# WORK TO COMPLETE
Please quote every line word for word.

# RAW DATA
● ● ● ●

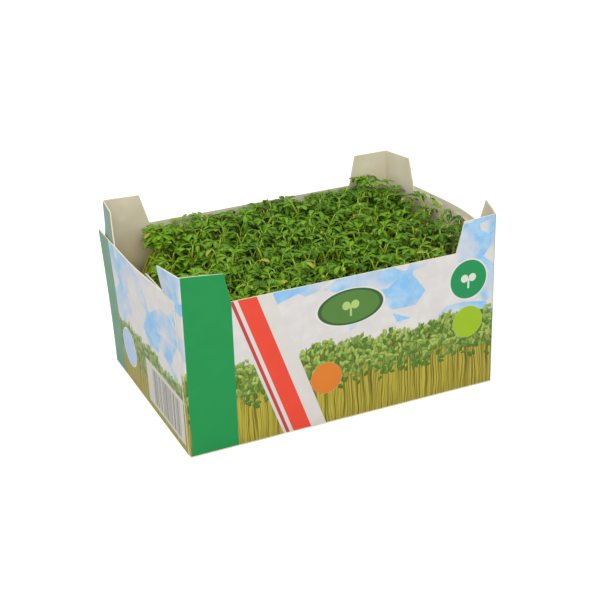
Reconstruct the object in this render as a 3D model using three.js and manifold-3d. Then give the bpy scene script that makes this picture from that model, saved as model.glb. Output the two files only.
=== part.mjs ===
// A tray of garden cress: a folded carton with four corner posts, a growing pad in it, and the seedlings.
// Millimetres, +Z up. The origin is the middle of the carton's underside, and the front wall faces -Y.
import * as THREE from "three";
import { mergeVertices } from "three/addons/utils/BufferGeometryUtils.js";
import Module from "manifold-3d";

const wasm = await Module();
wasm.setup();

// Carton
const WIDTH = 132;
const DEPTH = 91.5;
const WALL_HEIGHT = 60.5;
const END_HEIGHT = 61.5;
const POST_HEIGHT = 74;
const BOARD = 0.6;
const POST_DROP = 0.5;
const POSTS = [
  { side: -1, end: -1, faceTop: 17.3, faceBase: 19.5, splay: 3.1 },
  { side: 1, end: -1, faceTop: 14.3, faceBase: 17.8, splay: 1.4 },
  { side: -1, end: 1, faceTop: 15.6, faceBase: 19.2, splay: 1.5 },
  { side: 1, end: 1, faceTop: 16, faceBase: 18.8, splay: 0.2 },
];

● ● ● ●

# ANSWER FOR THIS EXERCISE
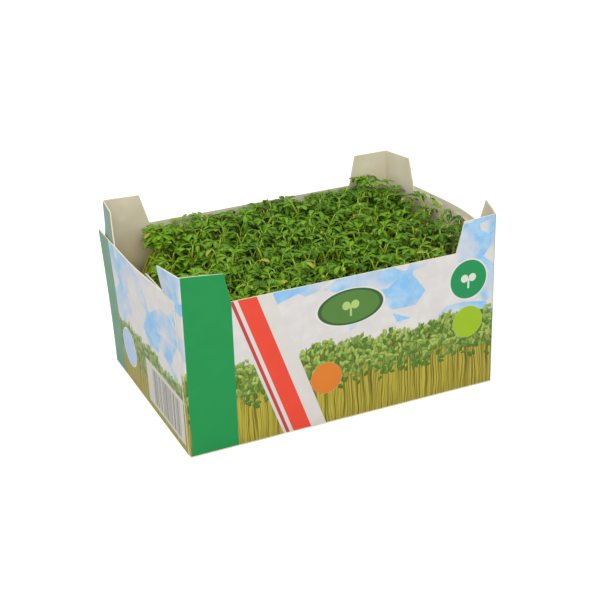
Reconstruct the object in this render as a 3D model using three.js and manifold-3d. Then give the bpy scene script that makes this picture from that model, saved as model.glb. Output the two files only.
=== part.mjs ===
// A tray of garden cress: a folded carton with four corner posts, a growing pad in it, and the seedlings.
// Millimetres, +Z up. The origin is the middle of the carton's underside, and the front wall faces -Y.
import * as THREE from "three";
import { mergeVertices } from "three/addons/utils/BufferGeometryUtils.js";
import Module from "manifold-3d";

const wasm = await Module();
wasm.setup();

// Carton
const WIDTH = 132;
const DEPTH = 91.5;
const WALL_HEIGHT = 60.5;
const END_HEIGHT = 61.5;
const POST_HEIGHT = 74;
const BOARD = 0.6;
const POST_DROP = 0.5;
const POSTS = [
  { side: -1, end: -1, faceTop: 17.3, faceBase: 19.5, splay: 3.1 },
  { side: 1, end: -1, faceTop: 14.3, faceBase: 17.8, splay: 1.4 },
  { side: -1, end: 1, faceTop: 15.6, faceBase: 19.2, splay: 1.5 },
  { side: 1, end: 1, faceTop: 16, faceBase: 18.8, splay: 0.2 },
];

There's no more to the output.